Again I will say that the program for the next generation fighter is important to Canada. It is important to jobs for Canadians. The process is going to follow all government rules. We are going to get the job done for our Canadian airmen and airwomen and the people who rely on them.

Climate Change
Oral Questions

June 11th, 2010 / 11:50 a.m.

Bloc

Bernard Bigras Rosemont—La Petite-Patrie, QC

Mr. Speaker, the most recent report by the Ouranos group of 250 Quebec scientists looks at the negative impact that climate change will have on Quebec. Among the problems, the report mentions shoreline erosion, warming cities and change in river flow.

Is it not time for the Conservatives to wake up, open their eyes and realize that siding with the oil companies will have disastrous consequences to the economy of Quebec?

Climate Change
Oral Questions

11:50 a.m.

Langley
B.C.

Conservative

Mark Warawa Parliamentary Secretary to the Minister of the Environment

Mr. Speaker, the member knows that is not true.

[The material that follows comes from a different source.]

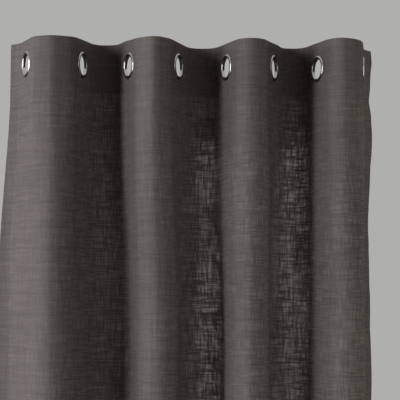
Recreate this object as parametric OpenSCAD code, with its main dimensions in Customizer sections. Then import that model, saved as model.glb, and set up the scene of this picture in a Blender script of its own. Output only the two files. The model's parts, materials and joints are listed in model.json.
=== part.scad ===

Canada is a country of unparalleled beauty. This government is committed to preserving and protecting the natural environment for this generation and coming generations. The fact is that for the first time in Canada, under this government greenhouse gas emissions have stabilized and they have gone down. How much have they gone down? Over 2%. What happened under the Liberals? They skyrocketed. They went up 26%.

We are getting it done.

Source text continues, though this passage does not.